_Instructions to follow_
Copy exactly the lines of the records below, and only those lines, beginning with the line that contains "voltage_regulator();" and ending with the line that contains "obj.matrix_parent_inverse = Matrix.Identity(4)".

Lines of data
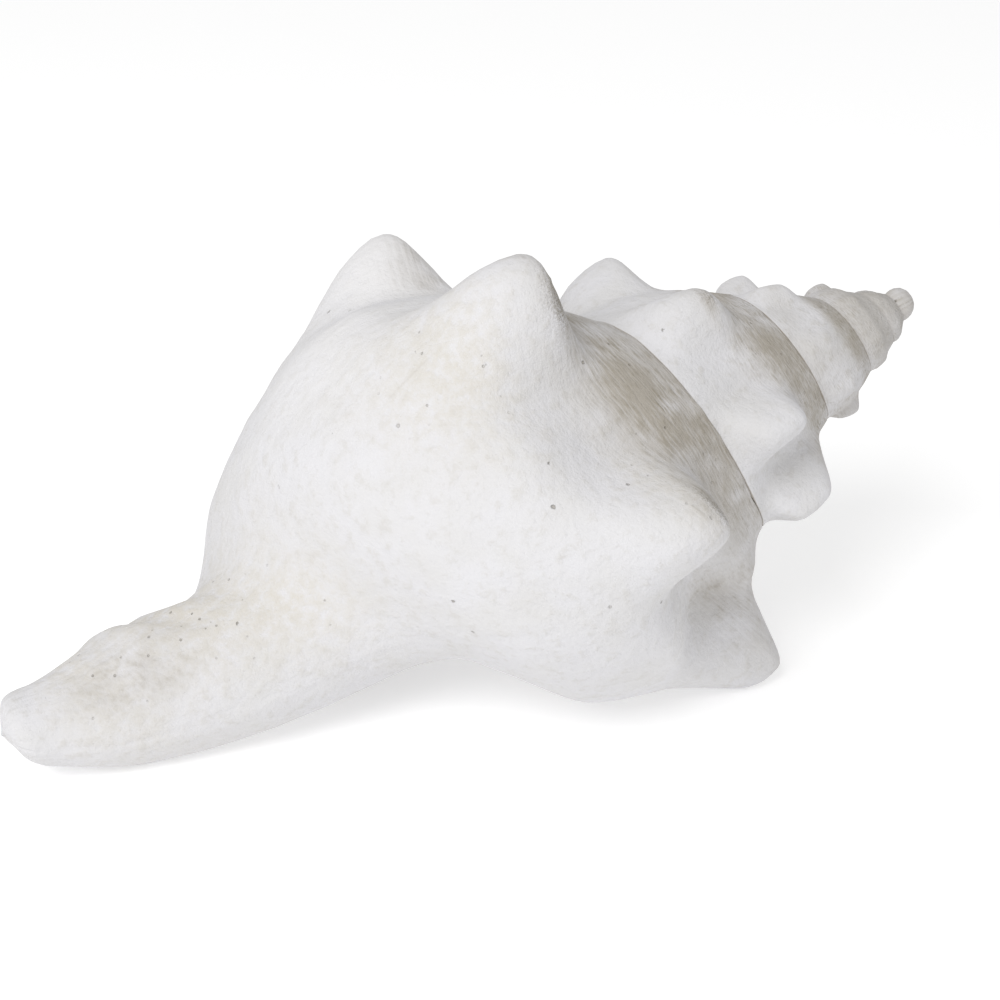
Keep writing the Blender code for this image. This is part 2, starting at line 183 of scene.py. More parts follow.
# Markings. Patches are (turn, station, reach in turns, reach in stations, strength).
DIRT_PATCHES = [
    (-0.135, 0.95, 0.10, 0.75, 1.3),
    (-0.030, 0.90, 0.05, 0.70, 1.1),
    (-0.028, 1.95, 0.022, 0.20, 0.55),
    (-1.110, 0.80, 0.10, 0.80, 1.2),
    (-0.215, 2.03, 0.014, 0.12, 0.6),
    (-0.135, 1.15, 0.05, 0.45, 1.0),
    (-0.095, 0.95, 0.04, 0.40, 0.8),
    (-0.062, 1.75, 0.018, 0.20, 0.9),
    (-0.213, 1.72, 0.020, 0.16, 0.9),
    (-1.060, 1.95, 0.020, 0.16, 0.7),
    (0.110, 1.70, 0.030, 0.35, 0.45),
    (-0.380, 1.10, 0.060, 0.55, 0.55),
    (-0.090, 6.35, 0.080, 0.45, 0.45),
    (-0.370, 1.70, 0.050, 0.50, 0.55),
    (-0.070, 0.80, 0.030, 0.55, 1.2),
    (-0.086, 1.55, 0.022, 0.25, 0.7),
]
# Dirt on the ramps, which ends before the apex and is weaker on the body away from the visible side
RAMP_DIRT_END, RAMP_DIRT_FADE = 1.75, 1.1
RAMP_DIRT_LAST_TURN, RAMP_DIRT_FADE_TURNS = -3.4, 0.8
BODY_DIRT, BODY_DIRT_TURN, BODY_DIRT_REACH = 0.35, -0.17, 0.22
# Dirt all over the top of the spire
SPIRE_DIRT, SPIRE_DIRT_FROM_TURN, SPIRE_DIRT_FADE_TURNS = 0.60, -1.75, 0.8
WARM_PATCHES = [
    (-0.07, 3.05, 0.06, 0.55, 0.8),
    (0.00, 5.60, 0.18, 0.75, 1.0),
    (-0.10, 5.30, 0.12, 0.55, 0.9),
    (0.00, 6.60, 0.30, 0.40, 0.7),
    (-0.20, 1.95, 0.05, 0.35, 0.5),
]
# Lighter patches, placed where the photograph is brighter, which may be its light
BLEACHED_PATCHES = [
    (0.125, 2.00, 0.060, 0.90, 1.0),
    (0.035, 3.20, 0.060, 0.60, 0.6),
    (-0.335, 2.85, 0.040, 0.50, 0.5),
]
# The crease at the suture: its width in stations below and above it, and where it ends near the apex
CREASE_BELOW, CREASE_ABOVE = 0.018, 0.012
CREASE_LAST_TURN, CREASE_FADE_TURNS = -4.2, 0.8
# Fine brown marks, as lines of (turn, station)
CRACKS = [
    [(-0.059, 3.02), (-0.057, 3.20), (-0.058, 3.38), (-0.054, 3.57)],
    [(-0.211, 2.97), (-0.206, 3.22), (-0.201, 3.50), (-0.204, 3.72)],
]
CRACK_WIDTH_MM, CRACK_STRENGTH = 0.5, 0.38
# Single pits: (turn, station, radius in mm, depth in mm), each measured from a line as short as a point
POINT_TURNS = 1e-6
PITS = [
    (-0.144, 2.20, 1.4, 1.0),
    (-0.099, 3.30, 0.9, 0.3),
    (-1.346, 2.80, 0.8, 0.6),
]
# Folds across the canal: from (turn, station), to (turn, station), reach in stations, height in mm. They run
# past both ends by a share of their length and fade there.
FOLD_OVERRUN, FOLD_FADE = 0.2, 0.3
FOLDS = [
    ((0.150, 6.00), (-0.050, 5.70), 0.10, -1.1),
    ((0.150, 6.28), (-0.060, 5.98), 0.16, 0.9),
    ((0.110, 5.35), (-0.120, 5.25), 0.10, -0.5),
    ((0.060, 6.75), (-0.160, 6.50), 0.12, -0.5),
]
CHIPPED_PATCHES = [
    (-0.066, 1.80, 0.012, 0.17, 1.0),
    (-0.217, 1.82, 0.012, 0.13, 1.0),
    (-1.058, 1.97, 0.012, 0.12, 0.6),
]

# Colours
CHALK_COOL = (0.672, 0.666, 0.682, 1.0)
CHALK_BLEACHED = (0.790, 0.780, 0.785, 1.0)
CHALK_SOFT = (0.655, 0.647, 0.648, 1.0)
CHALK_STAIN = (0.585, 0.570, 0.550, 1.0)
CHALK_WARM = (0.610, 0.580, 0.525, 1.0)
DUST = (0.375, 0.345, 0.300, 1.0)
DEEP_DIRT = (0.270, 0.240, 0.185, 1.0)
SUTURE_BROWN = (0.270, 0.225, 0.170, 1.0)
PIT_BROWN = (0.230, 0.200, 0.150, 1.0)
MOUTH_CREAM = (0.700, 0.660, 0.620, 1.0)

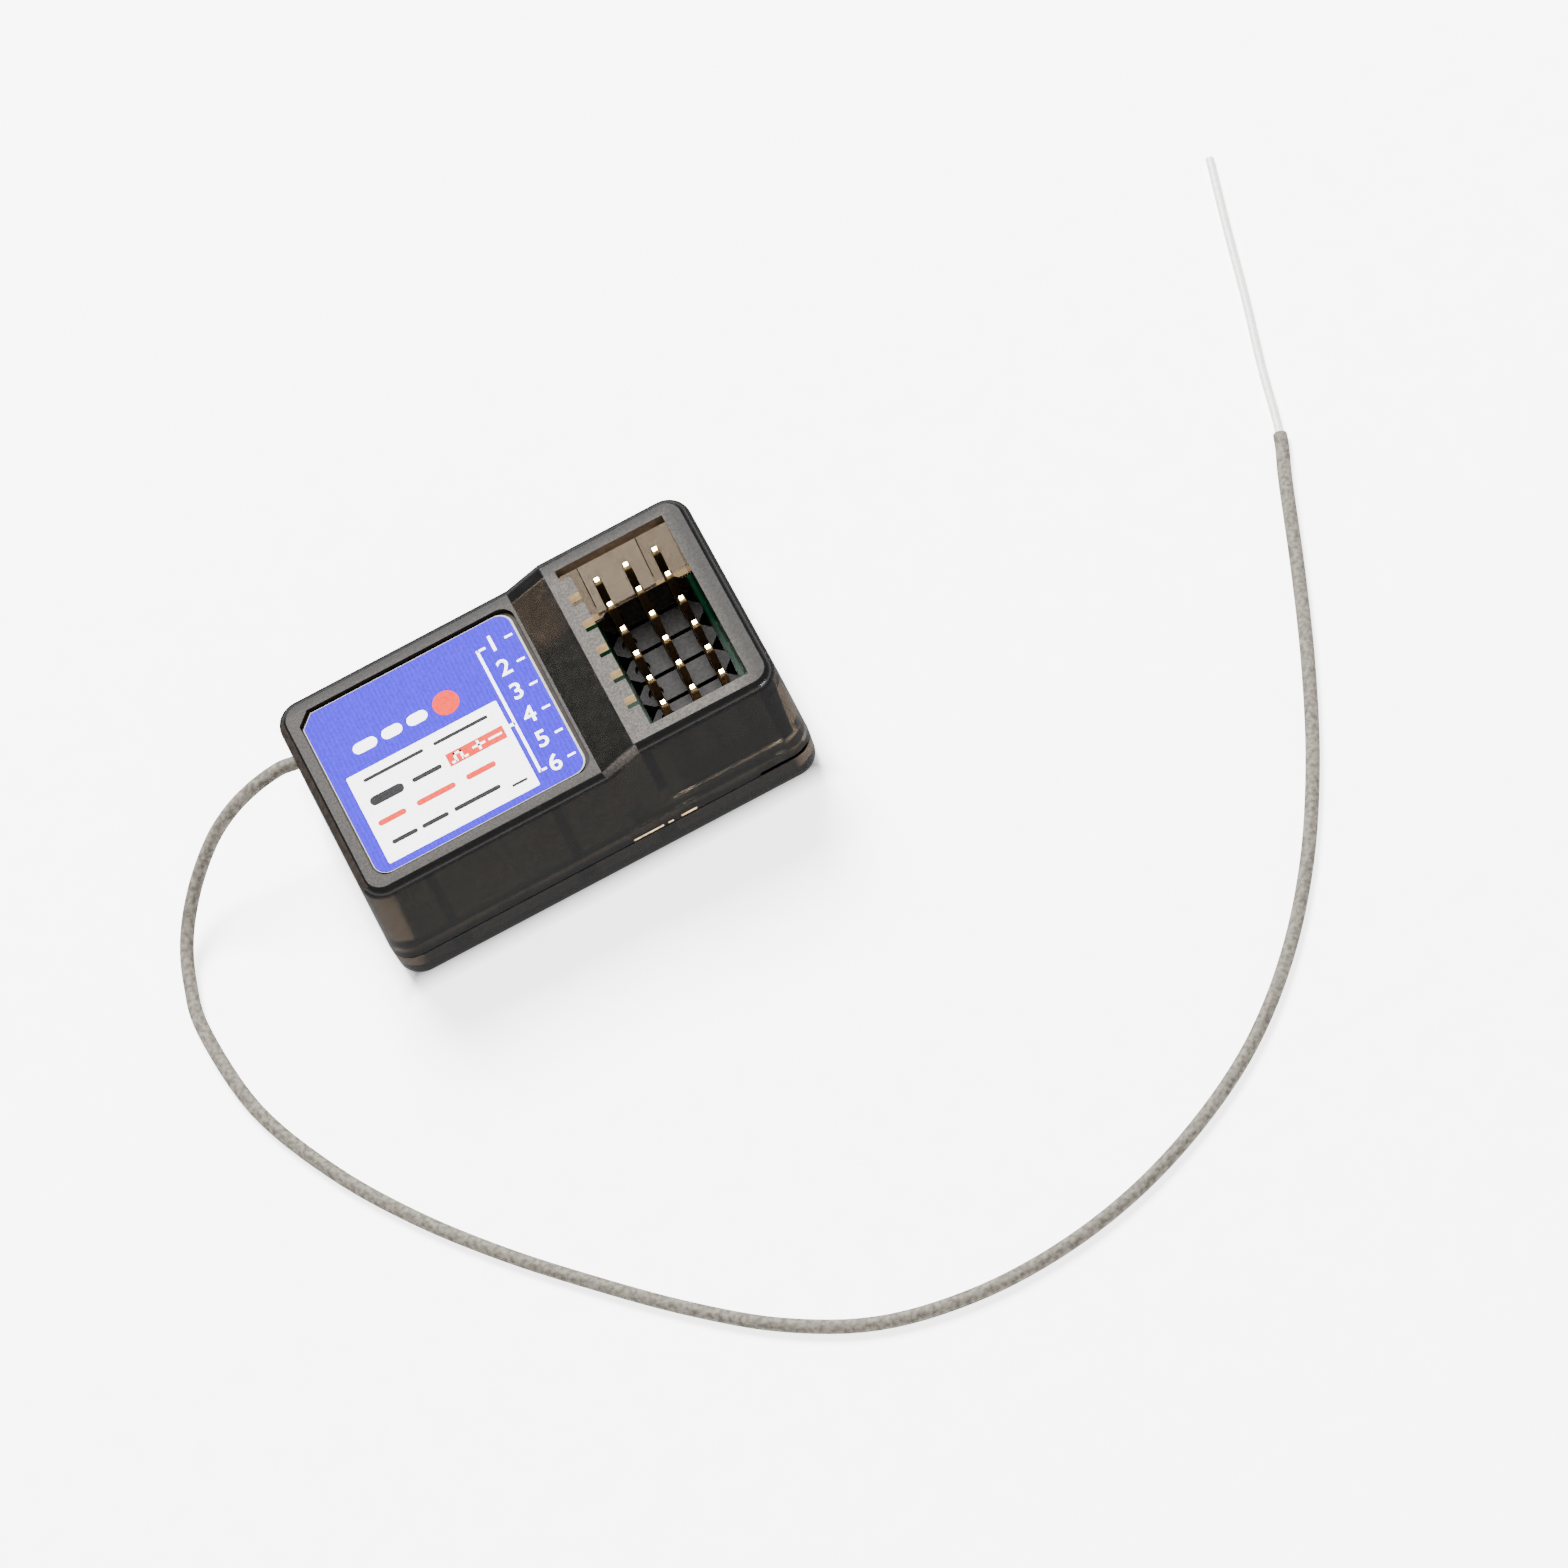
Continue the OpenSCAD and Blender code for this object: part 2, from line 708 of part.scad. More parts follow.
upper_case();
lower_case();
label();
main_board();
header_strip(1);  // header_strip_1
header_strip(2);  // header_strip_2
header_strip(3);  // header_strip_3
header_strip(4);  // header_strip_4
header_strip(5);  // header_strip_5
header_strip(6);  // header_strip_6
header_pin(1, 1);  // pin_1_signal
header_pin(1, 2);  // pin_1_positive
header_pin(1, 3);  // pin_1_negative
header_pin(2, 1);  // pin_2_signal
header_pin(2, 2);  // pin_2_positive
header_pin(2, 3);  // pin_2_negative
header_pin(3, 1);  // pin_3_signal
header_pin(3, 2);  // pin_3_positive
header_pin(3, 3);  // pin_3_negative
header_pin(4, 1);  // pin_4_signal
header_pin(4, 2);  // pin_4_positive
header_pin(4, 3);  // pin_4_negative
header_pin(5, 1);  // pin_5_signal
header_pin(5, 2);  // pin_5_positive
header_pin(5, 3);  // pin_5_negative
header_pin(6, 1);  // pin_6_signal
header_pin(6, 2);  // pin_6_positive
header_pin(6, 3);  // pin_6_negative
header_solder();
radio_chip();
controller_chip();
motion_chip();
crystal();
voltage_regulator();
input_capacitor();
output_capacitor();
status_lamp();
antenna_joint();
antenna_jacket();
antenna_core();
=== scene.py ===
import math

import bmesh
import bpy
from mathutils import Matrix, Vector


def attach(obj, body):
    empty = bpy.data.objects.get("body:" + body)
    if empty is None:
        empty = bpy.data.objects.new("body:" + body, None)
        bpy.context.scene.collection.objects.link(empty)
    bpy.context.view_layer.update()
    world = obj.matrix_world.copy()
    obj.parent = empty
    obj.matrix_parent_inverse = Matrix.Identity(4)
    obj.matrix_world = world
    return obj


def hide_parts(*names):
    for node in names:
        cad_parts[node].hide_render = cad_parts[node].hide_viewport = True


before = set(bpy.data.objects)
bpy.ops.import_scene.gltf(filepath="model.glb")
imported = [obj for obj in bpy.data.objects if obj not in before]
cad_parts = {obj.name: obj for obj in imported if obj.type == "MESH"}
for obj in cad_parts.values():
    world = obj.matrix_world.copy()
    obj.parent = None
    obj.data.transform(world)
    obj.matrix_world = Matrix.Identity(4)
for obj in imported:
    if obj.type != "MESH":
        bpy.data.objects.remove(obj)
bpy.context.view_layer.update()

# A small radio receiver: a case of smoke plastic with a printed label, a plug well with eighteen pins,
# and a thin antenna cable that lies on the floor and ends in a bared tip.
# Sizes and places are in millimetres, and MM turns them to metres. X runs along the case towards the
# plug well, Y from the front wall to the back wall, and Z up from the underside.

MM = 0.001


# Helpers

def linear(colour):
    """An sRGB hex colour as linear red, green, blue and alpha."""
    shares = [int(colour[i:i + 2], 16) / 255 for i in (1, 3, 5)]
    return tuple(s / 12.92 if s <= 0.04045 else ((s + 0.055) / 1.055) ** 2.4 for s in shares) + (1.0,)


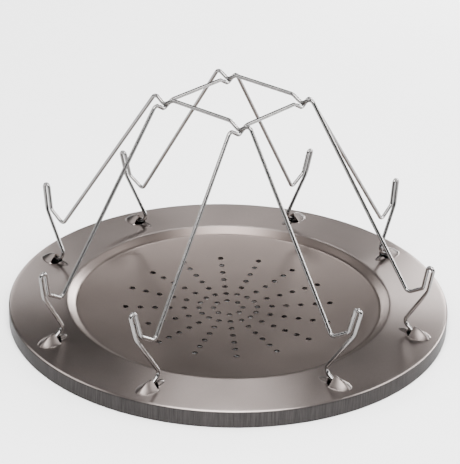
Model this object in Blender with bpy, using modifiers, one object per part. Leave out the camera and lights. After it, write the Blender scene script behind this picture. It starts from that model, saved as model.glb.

_Output for this task_
voltage_regulator();
input_capacitor();
output_capacitor();
status_lamp();
antenna_joint();
antenna_jacket();
antenna_core();
=== scene.py ===
import math

import bmesh
import bpy
from mathutils import Matrix, Vector


def attach(obj, body):
    empty = bpy.data.objects.get("body:" + body)
    if empty is None:
        empty = bpy.data.objects.new("body:" + body, None)
        bpy.context.scene.collection.objects.link(empty)
    bpy.context.view_layer.update()
    world = obj.matrix_world.copy()
    obj.parent = empty
    obj.matrix_parent_inverse = Matrix.Identity(4)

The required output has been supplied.